Hydrogen spillover enabled active Cu sites for methanol synthesis from CO2 hydrogenation over Pd doped CuZn catalysts

Surface modification with Pd is an effective way for improved activity in CO2 hydrogenation to methanol over commercial Cu-ZnO catalysts via a so-called hydrogen spillover mechanism. However, there still lacks a quantitative analysis of hydrogen spillover effect and the nature of active sites after Pd modification remains unclear. In this work, we prepared a series of Pd-doped Cu-ZnO catalysts (Pd-CZ-x) with tunable Pd loading by using a facile polyol reduction method for a deep study of the promotion effect of Pd.
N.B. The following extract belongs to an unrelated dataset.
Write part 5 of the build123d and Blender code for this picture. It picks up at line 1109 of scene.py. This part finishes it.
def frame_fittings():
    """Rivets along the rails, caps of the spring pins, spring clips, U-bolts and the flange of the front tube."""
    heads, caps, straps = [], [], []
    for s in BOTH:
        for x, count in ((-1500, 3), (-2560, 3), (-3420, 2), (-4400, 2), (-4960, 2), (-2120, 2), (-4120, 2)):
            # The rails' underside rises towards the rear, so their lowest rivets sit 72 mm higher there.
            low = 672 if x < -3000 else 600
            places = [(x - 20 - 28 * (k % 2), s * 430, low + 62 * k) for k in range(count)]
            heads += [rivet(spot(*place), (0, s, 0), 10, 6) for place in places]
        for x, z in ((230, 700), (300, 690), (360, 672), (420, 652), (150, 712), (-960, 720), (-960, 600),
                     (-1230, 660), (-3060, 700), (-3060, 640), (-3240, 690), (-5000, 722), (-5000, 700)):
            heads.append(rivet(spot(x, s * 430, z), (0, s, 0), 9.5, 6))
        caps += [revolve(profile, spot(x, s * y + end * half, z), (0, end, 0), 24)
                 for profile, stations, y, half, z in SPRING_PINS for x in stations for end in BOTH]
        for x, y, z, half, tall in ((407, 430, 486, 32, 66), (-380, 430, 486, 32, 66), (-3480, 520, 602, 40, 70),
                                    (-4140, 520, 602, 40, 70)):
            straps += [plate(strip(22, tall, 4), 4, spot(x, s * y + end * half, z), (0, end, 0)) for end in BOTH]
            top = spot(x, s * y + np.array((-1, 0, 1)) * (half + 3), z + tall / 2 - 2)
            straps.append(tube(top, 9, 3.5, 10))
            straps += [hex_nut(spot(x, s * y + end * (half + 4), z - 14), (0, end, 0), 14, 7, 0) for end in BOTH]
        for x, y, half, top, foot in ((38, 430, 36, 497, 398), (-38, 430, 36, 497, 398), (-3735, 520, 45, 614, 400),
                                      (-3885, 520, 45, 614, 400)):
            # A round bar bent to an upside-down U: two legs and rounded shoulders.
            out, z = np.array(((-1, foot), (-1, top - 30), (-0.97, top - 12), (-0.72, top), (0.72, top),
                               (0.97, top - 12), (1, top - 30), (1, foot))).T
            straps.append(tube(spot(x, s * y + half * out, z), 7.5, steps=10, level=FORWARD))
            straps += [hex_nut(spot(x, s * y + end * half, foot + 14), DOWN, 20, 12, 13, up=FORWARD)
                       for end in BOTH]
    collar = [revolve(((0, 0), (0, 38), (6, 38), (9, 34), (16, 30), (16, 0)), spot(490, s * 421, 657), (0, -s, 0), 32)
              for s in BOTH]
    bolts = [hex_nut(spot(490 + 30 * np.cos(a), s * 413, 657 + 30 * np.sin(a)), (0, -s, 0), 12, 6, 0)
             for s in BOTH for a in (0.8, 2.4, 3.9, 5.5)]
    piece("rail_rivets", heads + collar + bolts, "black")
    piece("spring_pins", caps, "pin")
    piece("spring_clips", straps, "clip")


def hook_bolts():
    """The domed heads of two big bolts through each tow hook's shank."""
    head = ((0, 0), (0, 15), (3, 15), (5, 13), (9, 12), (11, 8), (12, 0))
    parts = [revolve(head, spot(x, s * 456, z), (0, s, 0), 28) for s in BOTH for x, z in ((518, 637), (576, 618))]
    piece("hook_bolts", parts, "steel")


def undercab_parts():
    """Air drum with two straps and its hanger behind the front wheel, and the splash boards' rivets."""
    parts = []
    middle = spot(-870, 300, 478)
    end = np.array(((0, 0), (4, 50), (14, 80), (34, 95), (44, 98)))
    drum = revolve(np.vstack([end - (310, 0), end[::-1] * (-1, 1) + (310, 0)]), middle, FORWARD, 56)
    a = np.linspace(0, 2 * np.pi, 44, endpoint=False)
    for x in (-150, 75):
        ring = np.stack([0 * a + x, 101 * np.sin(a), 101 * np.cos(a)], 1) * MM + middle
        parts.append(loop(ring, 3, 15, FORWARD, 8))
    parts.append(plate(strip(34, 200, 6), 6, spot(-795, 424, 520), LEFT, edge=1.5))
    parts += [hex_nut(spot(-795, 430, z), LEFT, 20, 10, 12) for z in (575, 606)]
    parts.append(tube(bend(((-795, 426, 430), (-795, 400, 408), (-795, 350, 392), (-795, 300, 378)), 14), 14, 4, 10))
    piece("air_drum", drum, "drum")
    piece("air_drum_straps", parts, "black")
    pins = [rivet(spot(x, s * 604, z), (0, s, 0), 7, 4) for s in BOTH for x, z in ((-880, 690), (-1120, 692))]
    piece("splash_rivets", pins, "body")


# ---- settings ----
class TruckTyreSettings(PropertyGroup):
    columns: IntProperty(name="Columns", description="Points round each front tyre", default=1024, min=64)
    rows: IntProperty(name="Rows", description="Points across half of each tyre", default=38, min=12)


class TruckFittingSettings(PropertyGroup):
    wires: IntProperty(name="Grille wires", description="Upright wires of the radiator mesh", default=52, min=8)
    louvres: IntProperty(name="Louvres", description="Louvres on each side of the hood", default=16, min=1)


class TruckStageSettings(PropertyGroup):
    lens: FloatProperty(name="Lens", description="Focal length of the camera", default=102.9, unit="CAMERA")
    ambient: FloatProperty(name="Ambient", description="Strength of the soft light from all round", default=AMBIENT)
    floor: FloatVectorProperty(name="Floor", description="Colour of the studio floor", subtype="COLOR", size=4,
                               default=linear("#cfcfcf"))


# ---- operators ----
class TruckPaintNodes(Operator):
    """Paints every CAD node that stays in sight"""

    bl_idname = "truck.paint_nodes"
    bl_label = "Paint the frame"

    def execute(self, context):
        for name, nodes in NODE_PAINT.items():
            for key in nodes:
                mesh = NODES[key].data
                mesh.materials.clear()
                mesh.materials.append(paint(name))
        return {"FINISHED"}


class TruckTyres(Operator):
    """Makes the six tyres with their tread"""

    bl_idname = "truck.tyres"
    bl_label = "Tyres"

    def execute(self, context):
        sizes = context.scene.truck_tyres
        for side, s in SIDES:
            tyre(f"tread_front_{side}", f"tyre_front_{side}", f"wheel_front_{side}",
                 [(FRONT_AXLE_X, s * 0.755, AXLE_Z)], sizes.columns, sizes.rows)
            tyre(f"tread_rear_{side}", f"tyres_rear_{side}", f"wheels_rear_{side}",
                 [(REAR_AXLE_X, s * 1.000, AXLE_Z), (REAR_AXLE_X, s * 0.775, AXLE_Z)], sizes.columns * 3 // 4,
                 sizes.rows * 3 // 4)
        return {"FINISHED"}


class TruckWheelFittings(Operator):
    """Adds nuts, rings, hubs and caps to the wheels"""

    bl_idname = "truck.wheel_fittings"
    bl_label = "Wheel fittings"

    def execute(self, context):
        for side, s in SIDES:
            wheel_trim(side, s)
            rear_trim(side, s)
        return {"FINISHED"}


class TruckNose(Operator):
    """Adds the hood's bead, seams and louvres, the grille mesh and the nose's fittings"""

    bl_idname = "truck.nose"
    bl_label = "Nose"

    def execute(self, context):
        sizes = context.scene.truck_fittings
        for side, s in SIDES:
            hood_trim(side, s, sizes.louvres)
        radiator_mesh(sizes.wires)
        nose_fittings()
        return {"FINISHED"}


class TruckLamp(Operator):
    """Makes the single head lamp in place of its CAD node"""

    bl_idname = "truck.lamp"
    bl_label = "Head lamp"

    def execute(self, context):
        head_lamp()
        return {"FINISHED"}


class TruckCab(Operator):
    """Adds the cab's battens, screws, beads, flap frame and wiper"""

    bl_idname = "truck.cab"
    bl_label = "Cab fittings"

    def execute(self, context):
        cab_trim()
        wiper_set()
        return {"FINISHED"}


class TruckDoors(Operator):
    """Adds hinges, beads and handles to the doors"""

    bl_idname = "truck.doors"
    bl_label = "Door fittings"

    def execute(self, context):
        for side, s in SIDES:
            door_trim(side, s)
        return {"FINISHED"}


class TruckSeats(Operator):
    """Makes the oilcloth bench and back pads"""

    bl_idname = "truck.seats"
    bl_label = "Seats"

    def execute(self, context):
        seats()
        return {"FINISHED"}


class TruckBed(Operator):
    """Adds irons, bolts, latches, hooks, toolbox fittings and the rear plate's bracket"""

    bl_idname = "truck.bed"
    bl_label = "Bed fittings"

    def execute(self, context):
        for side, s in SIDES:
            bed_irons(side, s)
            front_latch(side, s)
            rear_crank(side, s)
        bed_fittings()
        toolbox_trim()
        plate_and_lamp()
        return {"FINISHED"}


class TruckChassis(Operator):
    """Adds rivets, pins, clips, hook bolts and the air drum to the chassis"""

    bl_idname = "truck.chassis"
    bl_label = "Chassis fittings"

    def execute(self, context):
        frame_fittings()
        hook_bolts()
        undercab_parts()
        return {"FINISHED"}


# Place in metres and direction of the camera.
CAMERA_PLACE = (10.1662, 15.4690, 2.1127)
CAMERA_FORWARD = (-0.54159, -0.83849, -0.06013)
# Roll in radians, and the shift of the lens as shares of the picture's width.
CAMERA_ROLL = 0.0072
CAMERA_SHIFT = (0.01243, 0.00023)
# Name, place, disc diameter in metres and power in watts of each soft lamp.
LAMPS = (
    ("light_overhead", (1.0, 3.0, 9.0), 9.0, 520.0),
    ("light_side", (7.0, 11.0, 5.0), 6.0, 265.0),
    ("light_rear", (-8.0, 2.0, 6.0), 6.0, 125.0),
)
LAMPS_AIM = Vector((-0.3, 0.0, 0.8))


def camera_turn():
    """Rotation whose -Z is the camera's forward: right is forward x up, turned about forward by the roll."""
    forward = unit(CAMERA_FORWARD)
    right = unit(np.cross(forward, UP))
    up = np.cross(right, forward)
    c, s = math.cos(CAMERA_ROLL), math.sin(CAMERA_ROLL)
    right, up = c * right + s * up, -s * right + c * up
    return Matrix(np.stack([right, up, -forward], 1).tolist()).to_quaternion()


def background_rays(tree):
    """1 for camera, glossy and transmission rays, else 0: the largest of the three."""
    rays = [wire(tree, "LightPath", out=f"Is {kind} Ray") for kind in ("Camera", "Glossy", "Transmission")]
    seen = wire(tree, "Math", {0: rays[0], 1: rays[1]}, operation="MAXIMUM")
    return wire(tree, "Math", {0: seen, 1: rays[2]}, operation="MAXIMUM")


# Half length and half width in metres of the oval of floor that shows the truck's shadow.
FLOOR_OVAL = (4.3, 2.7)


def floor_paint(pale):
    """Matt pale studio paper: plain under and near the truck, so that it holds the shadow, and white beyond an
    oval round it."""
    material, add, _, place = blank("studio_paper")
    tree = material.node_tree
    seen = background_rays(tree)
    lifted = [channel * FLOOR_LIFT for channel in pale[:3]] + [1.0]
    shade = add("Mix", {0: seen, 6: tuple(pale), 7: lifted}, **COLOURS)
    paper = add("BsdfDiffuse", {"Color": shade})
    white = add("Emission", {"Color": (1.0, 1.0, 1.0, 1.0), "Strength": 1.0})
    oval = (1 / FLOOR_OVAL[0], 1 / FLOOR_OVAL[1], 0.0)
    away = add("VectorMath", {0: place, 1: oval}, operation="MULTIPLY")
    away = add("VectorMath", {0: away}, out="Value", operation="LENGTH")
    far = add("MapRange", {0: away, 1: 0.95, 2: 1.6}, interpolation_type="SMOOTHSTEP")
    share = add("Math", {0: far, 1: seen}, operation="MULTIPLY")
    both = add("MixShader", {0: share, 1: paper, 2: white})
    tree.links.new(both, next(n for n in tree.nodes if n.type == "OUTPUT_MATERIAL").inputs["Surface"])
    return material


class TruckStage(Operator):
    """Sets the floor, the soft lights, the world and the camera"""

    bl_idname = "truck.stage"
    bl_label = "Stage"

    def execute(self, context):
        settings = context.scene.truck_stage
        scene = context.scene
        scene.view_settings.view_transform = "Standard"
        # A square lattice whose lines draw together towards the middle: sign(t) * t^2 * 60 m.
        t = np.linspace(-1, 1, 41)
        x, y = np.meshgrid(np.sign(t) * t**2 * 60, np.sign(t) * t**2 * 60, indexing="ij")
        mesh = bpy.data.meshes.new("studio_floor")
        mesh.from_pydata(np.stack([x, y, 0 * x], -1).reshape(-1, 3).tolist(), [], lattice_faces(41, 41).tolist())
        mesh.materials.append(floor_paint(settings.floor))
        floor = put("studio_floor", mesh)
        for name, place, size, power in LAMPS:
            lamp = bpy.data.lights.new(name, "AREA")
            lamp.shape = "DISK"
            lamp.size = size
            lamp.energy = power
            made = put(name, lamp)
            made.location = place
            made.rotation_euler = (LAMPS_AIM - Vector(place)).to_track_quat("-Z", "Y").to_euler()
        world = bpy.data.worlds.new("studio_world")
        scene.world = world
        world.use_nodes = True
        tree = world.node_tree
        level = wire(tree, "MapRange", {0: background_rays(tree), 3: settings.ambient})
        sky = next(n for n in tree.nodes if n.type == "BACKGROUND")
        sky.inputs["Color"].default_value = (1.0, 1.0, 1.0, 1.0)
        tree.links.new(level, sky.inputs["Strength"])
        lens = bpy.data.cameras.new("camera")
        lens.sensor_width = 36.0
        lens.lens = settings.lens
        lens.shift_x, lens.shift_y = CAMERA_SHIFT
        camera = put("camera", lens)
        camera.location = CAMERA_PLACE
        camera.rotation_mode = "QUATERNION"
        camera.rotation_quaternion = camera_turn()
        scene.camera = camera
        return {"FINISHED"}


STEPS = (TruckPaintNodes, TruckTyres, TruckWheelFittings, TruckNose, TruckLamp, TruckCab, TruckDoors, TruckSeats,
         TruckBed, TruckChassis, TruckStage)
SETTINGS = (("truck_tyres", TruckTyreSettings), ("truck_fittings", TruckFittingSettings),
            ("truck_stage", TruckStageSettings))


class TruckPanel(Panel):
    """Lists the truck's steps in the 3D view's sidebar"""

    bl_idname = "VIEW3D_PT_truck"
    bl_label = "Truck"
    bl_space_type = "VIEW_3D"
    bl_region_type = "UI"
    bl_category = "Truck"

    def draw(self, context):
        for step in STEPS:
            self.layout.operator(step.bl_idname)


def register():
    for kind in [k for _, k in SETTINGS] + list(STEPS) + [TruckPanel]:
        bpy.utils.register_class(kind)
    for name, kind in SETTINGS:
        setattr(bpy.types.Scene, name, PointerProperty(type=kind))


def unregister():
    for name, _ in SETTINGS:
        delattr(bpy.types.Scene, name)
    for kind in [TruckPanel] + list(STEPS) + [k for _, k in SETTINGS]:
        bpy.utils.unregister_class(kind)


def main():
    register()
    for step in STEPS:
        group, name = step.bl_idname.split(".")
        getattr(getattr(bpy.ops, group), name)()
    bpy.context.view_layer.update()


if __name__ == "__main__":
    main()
With the increase of Pd/Cu molar ratio (x) from 0 to 0.04, there emerges a volcano-shaped relationship between methanol space time yield (STY) and Pd loading. 1% Pd doping can increase the methanol STY by 2.5 times and the methanol turnover frequency (TOF) by 3.5 times at 543 K, when compared to undoped Cu-ZnO. Kinetic studies show the activation energy required for methanol synthesis is greatly reduced from 59 kJ mol-1 over Cu-ZnO to 31 kJ mol-1 over Pd-CZ-0.01. Behind the volcano-shaped relationship is a balance between the hydrogen spillover effect of Pd and the reduced surface Cu area caused by Pd blocking. Chemisorption gives a quantitative analysis of the reducible Cu sites (Cured.) enabled by hydrogen spillover. Importantly, it is found that the methanol STY correlates linearly with Cured. surface area, suggesting that the activated Cu sites enabled by hydrogen spillover are real active sites for methanol synthesis from CO2 hydrogenation.